In a letter of Feb. 10, 1831, to Krivtsov (a hero of the anti-Napoleon wars who had lost a leg in the battle of Kulm) Pushkin says ty bez nogi (you are one-legged), a ya zhenat (and I am married):

 

Посылаю тебе, милый друг, любимое моё сочинение. Ты некогда баловал первые мои опыты — будь благосклонен и к произведениям более зрелым. Что ты делаешь в своём уединении? Нынешней осенью был я недалеко от тебя. Мне брюхом хотелось с тобой увидаться и поболтать о старине — карантины мне помешали. Таким образом, бог ведает, когда и где судьба сведёт нас опять. Мы не так-то легки на подъём. Ты без ноги, а я женат.

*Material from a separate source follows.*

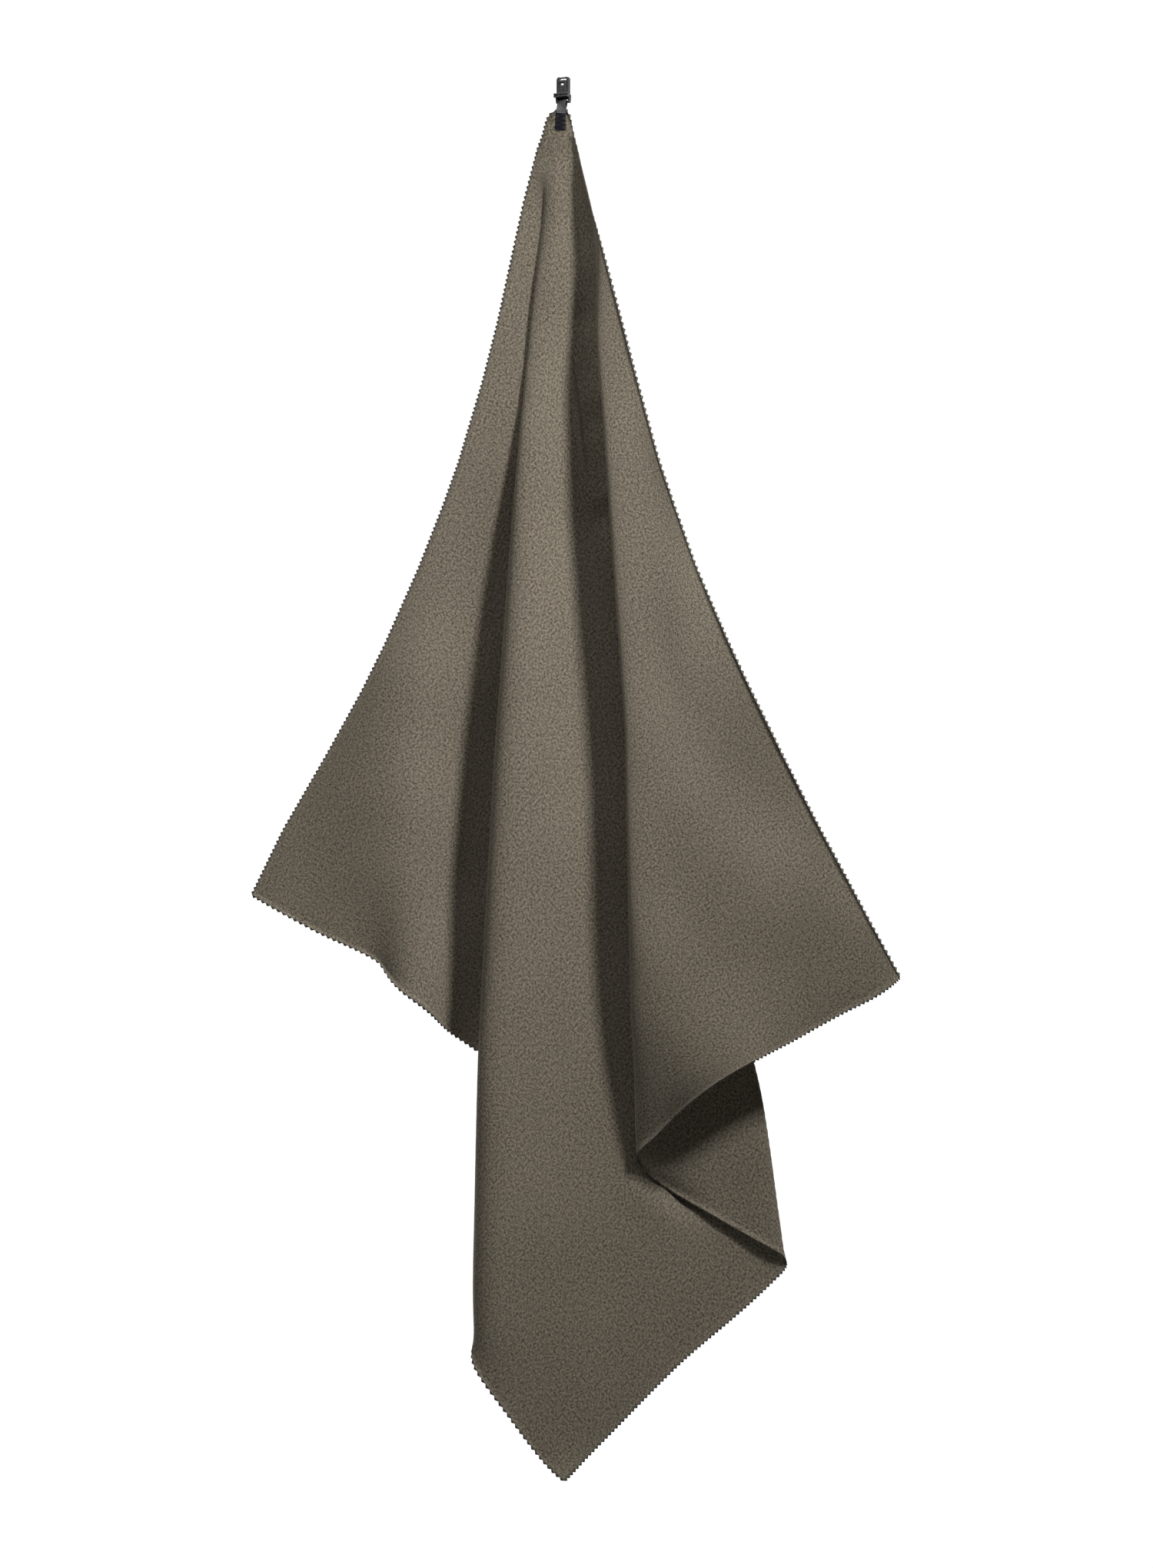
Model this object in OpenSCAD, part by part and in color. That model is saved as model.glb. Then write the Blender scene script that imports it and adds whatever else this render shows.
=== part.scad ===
// Quick dry towel hung by one corner: a pinked microfibre cloth, a sewn webbing
// loop and a small two-piece plastic clip. Origin at the underside of the clip's
// top bar, where the towel hangs. +Z up, the towel's front faces -Y.

/* [Towel] */
// Thickness of the cloth
cloth_t = 0.8; // [0.6:0.1:1.2]
// How far below the hanging point the sewn corner lies
corner_drop = 31; // [30:0.5:33]
// Scale of the folds' depth
fold_depth = 1.0; // [0.8:0.05:1.2]
// How far the lower border leans to the back
border_lean = -36.7; // [-45:0.1:10]

/* [Webbing loop] */
// Width of the webbing tape
tape_w = 10; // [9.6:0.1:10.2]
// Thickness of the webbing tape
tape_t = 0.9; // [0.7:0.1:1]
// How far below the hanging point the tape's ends lie
tape_end_drop = 54.5; // [50:0.5:60]
// How far the sewn part of the tape lies to the towel's left
tape_shift = 2.6; // [0:0.1:3]

/* [Stitching] */
// Number of stitch rows
stitch_rows = 9; // [5:1:11]
// Distance between stitch rows
stitch_pitch = 2; // [1.6:0.1:2.4]
// Radius of the sewing thread
thread_r = 0.22; // [0.15:0.01:0.3]

/* [Clip] */
// Angle that the clip is turned to the towel's left
clip_yaw = -33; // [-35:1:0]
// Width of the clip's upper ring
ring_w = 14.6; // [14.4:0.1:15.2]
// Depth of the clip's rails, front to back
ring_depth = 4.4; // [4:0.1:5]
// Width of each side rail
rail_w = 2.1; // [1.9:0.1:2.4]
// Thickness of the top bar
top_bar_t = 1.5; // [1.3:0.1:2]
// Radius of the bar that holds the webbing
web_bar_r = 1.4; // [1.2:0.05:1.5]

/* [Gate] */
// Thickness of the gate's plate
gate_t = 1.5; // [1.2:0.1:1.6]
// Gap between the gate's plate and each rail
gate_gap = 0.4; // [0.3:0.05:0.5]
// Width of the thumb ledge
ledge_w = 18.4; // [17:0.1:19]
// Radius of the gate's trunnions
trunnion_r = 1.0; // [0.8:0.05:1.1]

/* [Hidden] */
$fn = 48;
e = 0.01;

plastic = [0.16, 0.16, 0.16];
tape_colour = [0.12, 0.12, 0.13];
thread_colour = [0.10, 0.10, 0.13];
cloth_colour = [0.38, 0.35, 0.28];

// Heights on the clip, from the hanging point down
slot_top_z = -20.2;
web_bar_z = -25;
hinge_z = -18;
hinge_y = -0.6;
mid_bar_top_z = -16.2;
window_w = ring_w - 2 * rail_w;
slot_w = tape_w + 3.4;
shoulder_w = 17.6;
trunnion_clearance = 0.06;

// ---------------------------------------------------------------- clip frame

// A rectangle in the XZ plane with round corners, from z_low to z_high
module round_box(width, z_low, z_high, corner, depth, y_back) {
    half = width / 2;
    translate([0, y_back, 0]) rotate([90, 0, 0]) linear_extrude(depth) {
        translate([-half + corner, z_low]) square([width - 2 * corner, z_high - z_low]);
        translate([-half, z_low + corner]) square([width, z_high - z_low - 2 * corner]);
        for (sx = [-1, 1], cz = [z_low + corner, z_high - corner])
            translate([sx * (half - corner), cz]) circle(corner);
    }
}

// The two arms that carry the webbing bar, tapering downwards
module webbing_arms() {
    arm = [[slot_w / 2, slot_top_z + 2.6], [shoulder_w / 2 - 0.6, slot_top_z + 2.6],
           [shoulder_w / 2, slot_top_z + 1.6], [shoulder_w / 2, slot_top_z - 0.8],
           [slot_w / 2 + 1.5, web_bar_z - 0.7], [slot_w / 2 + 0.8, web_bar_z - web_bar_r],
           [slot_w / 2, web_bar_z - web_bar_r]];
    for (side = [0, 1]) mirror([side, 0, 0])
        translate([0, ring_depth / 2 - 0.4, 0]) rotate([90, 0, 0])
            linear_extrude(ring_depth - 0.8) polygon(arm);
}

// A thin wall that closes the back of the slot above the webbing bar
module slot_wall() {
    translate([-slot_w / 2 - 0.5, 1.1, slot_top_z - 2.1]) cube([slot_w + 1, 1, 2.5]);
}

// Small lugs on the rails that the closed gate rests against
module gate_stops() {
    lug = [gate_gap + 0.7, 0.8, 1.6];
    for (side = [0, 1]) mirror([side, 0, 0])
        translate([window_w / 2 - lug[0] + e, hinge_y - 0.35, -5.6]) cube(lug);
}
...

Женат — или почти. Всё, что бы ты мог сказать мне в пользу холостой жизни и противу женитьбы, всё уже много передумано. Я хладнокровно взвесил выгоды и невыгоды состояния, мною избираемого. Молодость моя прошла шумно и бесплодно. До сих пор я жил иначе, как обыкновенно живут. Счастья мне не было. Il n’est de bonheur que dans les voies communes. Мне за 30 лет. В тридцать лет люди обыкновенно женятся — я поступаю как люди и, вероятно, не буду в том раскаиваться. К тому же я женюсь без упоения, без ребяческого очарования. Будущность является мне не в розах, но в строгой наготе своей. Горести не удивят меня: они входят в мои домашние расчёты. Всякая радость будет мне неожиданностию.

 

A week later, on Feb. 18, 1831, Pushkin finally married Natalia Goncharov. In a letter (quoted by Veresaev in “Pushkin in Life” and by Shchyogolev in “The Duel and Death of Pushkin”) of Feb. 19, 1831, to his brother A. Bulgakov predicts that Pushkin’s wife will be Milady Byron:

 

Итак, совершилась эта свадьба, которая так долго тя­нулась. Ну, да как будет хороший муж? То-то всех удивит, — никто не ожидает, а все сожалеют о ней. Я сказал Грише Корсакову: быть ей миледи Байрон. Он пересказал Пушкину, который смеялся только.

 

The name Mandevil brings to mind a line in Byron’s Don Juan, “Man — and, as we would hope — perhaps the devil:”

 

But Time, which brings all beings to their level,

And sharp Adversity, will teach at last

Man — and, as we would hope — perhaps the devil,

That neither of their intellects are vast:

While youth’s hot wishes in our red veins revel,

We know not this — the blood flows on too fast;

But as the torrent widens towards the ocean,

We ponder deeply on each past emotion. (Canto the Fourth, II)

 

In Chapter Four of The Gift Fyodor says that both Chernyshevski and Count Vorontsov called Pushkin "a poor imitator of Byron:"

 

Говоря, что Пушкин был «только слабым подражателем Байрона», Чернышевский чудовищно точно воспроизводил фразу графа Воронцова: «Слабый подражатель лорда Байрона». Излюбленная мысль Добролюбова, что «у Пушкина недостаток прочного, глубокого образования» – дружеское аукание с замечанием того же Воронцова: «Нельзя быть истинным поэтом, не работая постоянно для расширения своих познаний, а их у него недостаточно». «Для гения недостаточно смастерить Евгения Онегина», – писал Надеждин, сравнивая Пушкина с портным, изобретателем жилетных узоров, и заключая умственный союз с Уваровым, министром народного просвещения, сказавшим по случаю смерти Пушкина: «Писать стишки не значит ещё проходить великое поприще».

 

When Chernyshevski said that Pushkin was “only a poor imitator of Byron,” he reproduced with monstrous accuracy the definition given by Count Vorontsov (Pushkin’s boss in Odessa): “A poor imitator of Lord Byron.” Dobrolyubov’s favorite idea that “Pushkin lacked a solid, deep education” is in friendly chime with Vorontsov’s remark: “One cannot be a genuine poet without constantly working to broaden one’s knowledge, and his is insufficient.” “To be a genius it is not enough to have manufactured Eugene Onegin,” wrote the progressive Nadezhdin, comparing Pushkin to a tailor, an inventor of waistcoat patterns, and thus concluding an intellectual pact with the reactionary Count Uvarov, Minister of Education, who remarked on the occasion of Pushkin’s death: “To write jingles does not mean yet to achieve a great career.”